Somos también lo que contamos después de nuestras lágrimas. Somos, en realidad, más eso que lo que decimos cuando alzamos los brazos y festejamos nuestros logros. Porque las grandes épicas, las historias que mueven nuestros relatos como humanidad, vienen de las más tristes tragedias. Nadie olvidará, sin duda, al Vingegaard que no lloraba, pero ahora queremos ver al Vingegaard que se levanta. El fenómeno danés, el que no tenía rival, ahora emergerá para vencerse a sí mismo.
Hay belleza en esa crudeza. En la quietud del cuerpo roto que no le permitía al ciclista, después de haberse reventado contra el piso, mover ni un milímetro de la carne magullada, los huesos que pinchaban desde adentro como astillas y las extremidades que se sentían mutiladas. Y hay belleza, no en el dolor, tan abominable, pero sí en el ciclismo, tan humano. En esa imagen tan humana, la caída. Es el más humano de todos los deportes. Por la tragedia, la épica, los relatos, el miedo, el triunfo y la alegría, que incluso cuando la sentimos tan duradera, en realidad, es brutalmente efímera.
Si esto no fuera ciclismo —si esto no fuera la vida— sería fácil presumir que Jonas Vingegaard ganaría sobrado las siguientes cinco ediciones del Tour de Francia.
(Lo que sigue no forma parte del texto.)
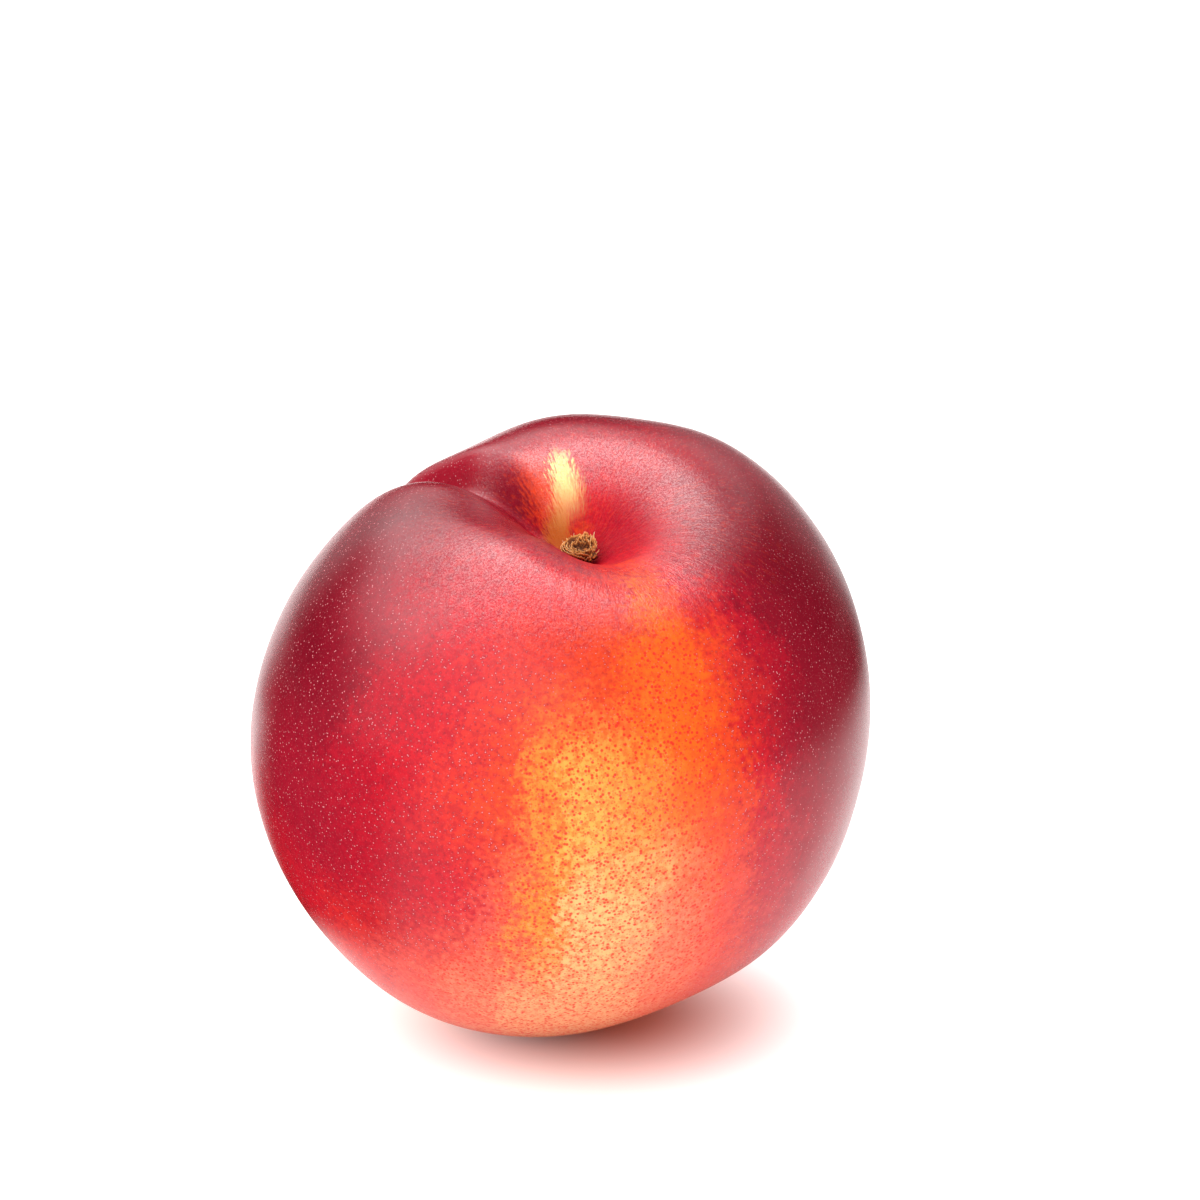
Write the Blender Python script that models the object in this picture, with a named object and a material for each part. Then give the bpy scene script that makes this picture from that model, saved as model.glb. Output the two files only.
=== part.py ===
"""A nectarine that rests on a small flat spot, with the torn dry end of its stalk in the stem cavity.

Units are metres, +Z is up, and the fruit stands on z = 0 with its sides centred on the origin.
The fruit is modelled about its own stem axis (local +Z, with the suture running down the local
+X side), then leaned over into the place where it rests.
"""
import math

import bmesh
import bpy
import numpy as np
from mathutils import Matrix, Vector

# How the fruit lies
CENTRE = Vector((-0.0008, 0.0001, 0.0357))   # where the stem axis and the widest section cross
STEM_LEAN = math.radians(27.2)                 # stem axis from straight up
STEM_HEADING = math.radians(-73.0)             # side that the stem leans to, round from +X
SUTURE_TURN = math.radians(-147.1)             # turn of the suture round the stem axis

# Body
HALF_HEIGHT = 0.0340        # centre to crown, before the stem cavity is sunk
HALF_WIDTH = 0.0355         # centre to the fullest part of the cheeks
SQUARENESS = 2.2            # 2 is an ellipse, more is squarer in the shoulder
TIP_HEIGHT = 0.0007         # the small point at the blossom end
TIP_SPREAD = math.radians(8)

# Stem cavity: how deep it is, and how far it opens to each side of the stem
CAVITY_DEPTH = 0.0090
CAVITY_TO_SUTURE = 0.0160
CAVITY_FROM_SUTURE = 0.0103
CAVITY_TO_NEAR_CHEEK = 0.0074
CAVITY_TO_FAR_CHEEK = 0.0128
PIT_DEPTH = 0.0016          # the narrow pit in the bottom, where the stalk grew
PIT_WIDTH = 0.0064

# Suture: the groove between the cheeks, steeper on the near cheek, shallower below the shoulder
SUTURE_DEPTH = 0.0038
SUTURE_NEAR_WIDTH = 0.0033
SUTURE_FAR_WIDTH = 0.0027
SUTURE_LOW_SHARE = 0.35     # share of the depth that is left from the equator down

# Soft rises and hollows of the skin: degrees down from the stem, degrees round from the suture,
# height in metres (negative is a hollow), and spread in degrees
SWELLS = (
    (47, -82, 0.0011, 32),      # far shoulder
    (66, 10, -0.0042, 44),      # sunken suture side
    (50, -18, -0.0012, 14),     # far lip of the suture
    (44, -61, -0.0008, 13),     # flat on the far rim
    (118, 66, -0.0007, 28),     # near flank
    (135, 108, 0.0006, 19),     # near side of the base
    (128, 167, -0.0012, 17),    # flat beside the base
    (152, 151, 0.0012, 15),     # seat
)

# Mesh of the fruit
ROWS = 36
COLUMNS = 64
ROW_CROWDING = 1.2          # above 1 the rows crowd together in the stem cavity

# Stalk remnant, in its own frame: (radius, height) down the outside and back up inside the tear
STUB_LIFT = 0.0008          # base above the bottom of the pit
STUB_LEAN = math.radians(14)
STUB_LEAN_TO = math.radians(-5)
STUB_SIDES = 14
STUB_OUTSIDE = ((0.0008, 0.0), (0.0011, 0.0005), (0.0016, 0.0011), (0.0019, 0.0017))
STUB_RIM = (0.0020, 0.0023)
STUB_INSIDE = ((0.0012, 0.0016), (0.0006, 0.0013))
STUB_RAGGED = 0.0005        # how far the torn rim rises and falls


def smooth_step(low, high, value):
    """0 below low, 1 above high, and a soft ramp between them."""
    ramp = np.clip((value - low) / (high - low), 0.0, 1.0)
    return ramp * ramp * (3.0 - 2.0 * ramp)


def direction(down, round_from_suture):
    """Unit vector at two angles in degrees: down from the stem, and round from the suture."""
    down = math.radians(down)
    turn = math.radians(round_from_suture)
    return np.array((math.sin(down) * math.cos(turn), math.sin(down) * math.sin(turn), math.cos(down)))


def swell(rays, centre, height, spread):
    """A soft rise of the skin about one direction."""
    angle_squared = 2.0 * (1.0 - rays @ centre)
    return height * np.exp(-angle_squared / spread ** 2)


def cavity_reach(x, y):
    """How far the stem cavity opens in the direction of x, y."""
    away = np.hypot(x, y) + 1e-9
    along = np.where(x > 0, CAVITY_TO_SUTURE, CAVITY_FROM_SUTURE)
    across = np.where(y > 0, CAVITY_TO_NEAR_CHEEK, CAVITY_TO_FAR_CHEEK)
    return along * (x / away) ** 2 + across * (y / away) ** 2 + 1e-9


def skin_radius(rays):
    """Distance from the centre of the fruit to its skin along each unit vector in rays."""
    x, y, z = rays[..., 0], rays[..., 1], rays[..., 2]
    away = np.hypot(x, y)
    upright = (np.abs(z) / HALF_HEIGHT) ** SQUARENESS
    level = (away / HALF_WIDTH) ** SQUARENESS
    radius = (upright + level) ** (-1.0 / SQUARENESS)
    for down, turn, height, spread in SWELLS:
        radius += swell(rays, direction(down, turn), height, math.radians(spread))
    radius += swell(rays, direction(180, 0), TIP_HEIGHT, TIP_SPREAD)

    width = np.where(y > 0, SUTURE_NEAR_WIDTH, SUTURE_FAR_WIDTH)
    groove = np.exp(-(HALF_WIDTH * y / width) ** 2)
    on_suture_side = smooth_step(-0.06, 0.34, x)
    share = SUTURE_LOW_SHARE + (1.0 - SUTURE_LOW_SHARE) * smooth_step(-0.15, 0.60, z)
    radius -= SUTURE_DEPTH * share * on_suture_side * groove

    bowl = CAVITY_DEPTH * np.exp(-(HALF_WIDTH * away / cavity_reach(x, y)) ** 2)
    pit = PIT_DEPTH * np.exp(-(HALF_WIDTH * away / PIT_WIDTH) ** 2)
    return radius - (bowl + pit) * smooth_step(0.0, 0.5, z)


def skin_grid(rows, columns):
    """Points of the skin, row by row from the stem to the blossom end."""
    down = math.pi * (np.arange(1, rows) / rows) ** ROW_CROWDING
    turn = 2.0 * math.pi * np.arange(columns) / columns
    down, turn = np.meshgrid(down, turn, indexing="ij")
    rays = np.stack((np.sin(down) * np.cos(turn), np.sin(down) * np.sin(turn), np.cos(down)), axis=-1)
    return rays * skin_radius(rays)[..., None]


def ring_mesh(rings, first_point, last_point):
    """A closed mesh through rings of equal size, with one point before and one after them."""
    mesh = bmesh.new()
    verts = [[mesh.verts.new(point) for point in ring] for ring in rings]
    first = mesh.verts.new(first_point)
    last = mesh.verts.new(last_point)
    sides = len(verts[0])
    for side in range(sides):
        after = (side + 1) % sides
        mesh.faces.new((first, verts[0][side], verts[0][after]))
        for upper, lower in zip(verts, verts[1:]):
            mesh.faces.new((upper[side], lower[side], lower[after], upper[after]))
        mesh.faces.new((last, verts[-1][after], verts[-1][side]))
    bmesh.ops.recalc_face_normals(mesh, faces=mesh.faces)
    return mesh


def finish_object(name, mesh, material):
    """Turn a bmesh into a smooth-shaded object with its material, in the scene."""
    data = bpy.data.meshes.new(name)
    mesh.to_mesh(data)
    mesh.free()
    data.shade_smooth()
    data.set_sharp_from_angle(angle=math.radians(50))
    data.materials.append(material)
    part = bpy.data.objects.new(name, data)
    bpy.context.scene.collection.objects.link(part)
    return part


def plain_material(name, color, roughness):
    """A Principled material with one colour."""
    material = bpy.data.materials.new(name)
    material.use_nodes = True
    shader = material.node_tree.nodes["Principled BSDF"]
    shader.inputs["Base Color"].default_value = (*color, 1.0)
    shader.inputs["Roughness"].default_value = roughness
    shader.inputs["Metallic"].default_value = 0.0
    return material


def resting_pose():
    """The turn that leans the upright fruit into the place where it rests."""
    heading = Matrix.Rotation(STEM_HEADING, 4, "Z")
    lean = Matrix.Rotation(STEM_LEAN, 4, "Y")
    return heading @ lean @ Matrix.Rotation(SUTURE_TURN, 4, "Z")


def cut_flat_spot(mesh, pose):
    """Cut away what would be below the table, and close the cut with one flat face."""
    to_local = (Matrix.Translation(CENTRE) @ pose).inverted()
    table_point = to_local @ Vector((0.0, 0.0, 0.0))
    table_up = to_local.to_3x3() @ Vector((0.0, 0.0, 1.0))
    everything = list(mesh.verts) + list(mesh.edges) + list(mesh.faces)
    cut = bmesh.ops.bisect_plane(
        mesh, geom=everything, plane_co=table_point, plane_no=table_up, clear_inner=True
    )
    rim = [piece for piece in cut["geom_cut"] if isinstance(piece, bmesh.types.BMEdge)]
    bmesh.ops.holes_fill(mesh, edges=rim)
    bmesh.ops.recalc_face_normals(mesh, faces=mesh.faces)


def build_fruit():
    """The whole fruit as one solid, lying where it rests."""
    pose = resting_pose()
    stem_end, blossom_end = direction(0, 0), direction(180, 0)
    rings = [[Vector(point) for point in ring] for ring in skin_grid(ROWS, COLUMNS)]
    crown = stem_end * skin_radius(stem_end)
    tip = blossom_end * skin_radius(blossom_end)
    mesh = ring_mesh(rings, crown, tip)
    cut_flat_spot(mesh, pose)
    fruit = finish_object("fruit", mesh, plain_material("nectarine_skin", (0.62, 0.05, 0.06), 0.32))
    fruit.location = CENTRE
    fruit.rotation_euler = pose.to_euler()
    return fruit


def stub_ring(radius, height, ragged):
    """One ring of the stalk remnant, with its torn edge up and down by ragged."""
    ring = []
    for side in range(STUB_SIDES):
        turn = 2.0 * math.pi * side / STUB_SIDES
        tear = math.sin(3.0 * turn) + 0.6 * math.sin(5.0 * turn + 1.0)
        swing = radius * (1.0 + 0.08 * math.sin(2.0 * turn + 0.5))
        ring.append(Vector((swing * math.cos(turn), swing * math.sin(turn), height + ragged * tear)))
    return ring


def build_stalk_stub(fruit):
    """The dry stalk remnant: a torn cup, narrow at its base, standing clear of the cavity."""
    rings = [stub_ring(radius, height, 0.0) for radius, height in STUB_OUTSIDE]
    rings.append(stub_ring(*STUB_RIM, STUB_RAGGED))
    rings += [stub_ring(radius, height, 0.3 * STUB_RAGGED) for radius, height in STUB_INSIDE]
    base = Vector((0.0, 0.0, 0.0))
    hollow = Vector((0.0, 0.0, STUB_INSIDE[-1][1]))
    mesh = ring_mesh(rings, base, hollow)
    stub = finish_object("stalk_stub", mesh, plain_material("dry_stalk", (0.42, 0.22, 0.08), 0.85))
    stub.parent = fruit
    stub.location = (0.0, 0.0, float(skin_radius(direction(0, 0))) + STUB_LIFT)
    lean = Matrix.Rotation(STUB_LEAN_TO, 4, "Z") @ Matrix.Rotation(STUB_LEAN, 4, "Y")
    stub.rotation_euler = lean.to_euler()
    return stub


def main():
    for old in list(bpy.data.objects):
        bpy.data.objects.remove(old)
    fruit = build_fruit()
    build_stalk_stub(fruit)


main()
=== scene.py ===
"""Looks of the nectarine: its skin, the dry torn stalk, and a small white studio round them.

Units are metres and +Z is up. The fruit is shaped about its own stem axis (local +Z, with the
suture running down the local +X side), as in the CAD model, and then leaned over to where it rests.
"""
import math

import bpy
import numpy as np
from mathutils import Matrix, Vector, noise


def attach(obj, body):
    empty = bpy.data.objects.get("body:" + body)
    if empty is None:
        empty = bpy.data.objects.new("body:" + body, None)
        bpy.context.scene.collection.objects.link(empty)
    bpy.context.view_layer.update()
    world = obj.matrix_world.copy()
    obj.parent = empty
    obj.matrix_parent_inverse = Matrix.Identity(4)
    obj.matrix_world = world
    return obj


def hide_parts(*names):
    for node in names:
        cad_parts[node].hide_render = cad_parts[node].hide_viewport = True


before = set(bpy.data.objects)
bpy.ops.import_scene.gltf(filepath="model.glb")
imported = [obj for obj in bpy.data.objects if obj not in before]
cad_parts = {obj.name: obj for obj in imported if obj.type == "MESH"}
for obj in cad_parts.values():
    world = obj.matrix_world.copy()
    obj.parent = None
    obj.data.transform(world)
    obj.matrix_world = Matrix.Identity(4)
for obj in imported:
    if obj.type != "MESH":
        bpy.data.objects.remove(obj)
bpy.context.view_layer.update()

MILLIMETRE = 0.001

# How the fruit lies, as in the CAD model
CENTRE = Vector((-0.0008, 0.0001, 0.0357))
STEM_LEAN = math.radians(27.2)
STEM_HEADING = math.radians(-73.0)
SUTURE_TURN = math.radians(-147.1)

# Body, as in the CAD model
HALF_HEIGHT = 0.0340
HALF_WIDTH = 0.0355
SQUARENESS = 2.2
TIP_HEIGHT = 0.0007
TIP_SPREAD = math.radians(8)

# Stem cavity, as in the CAD model
CAVITY_DEPTH = 0.0090
CAVITY_TO_SUTURE = 0.0160
CAVITY_FROM_SUTURE = 0.0103
CAVITY_TO_NEAR_CHEEK = 0.0074
CAVITY_TO_FAR_CHEEK = 0.0128
PIT_DEPTH = 0.0016
PIT_WIDTH = 0.0064

# Suture, as in the CAD model
SUTURE_DEPTH = 0.0038
SUTURE_NEAR_WIDTH = 0.0033
SUTURE_FAR_WIDTH = 0.0027
SUTURE_LOW_SHARE = 0.35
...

Pero, hasta el más incrédulo adulador del fenómeno al que no le caían las lágrimas, sabía que el día llegaría. Que ninguno es verdaderamente infalible. Nadie puede decir si danés llegará este año al Tour para batirse, una vez más, con el otro fenómeno, el de los pelos que se salen por encima del casco, Tadej Pogacar. Sí estamos listos para su regreso, que sea cuando tenga que ser, para algún día contar el relato del genio que se montaba en bicicleta, que era indestronable, que no lloraba y que un día, que cayó de nuevo como el resto, volvió a ser humano, volvió a ser nuestro héroe.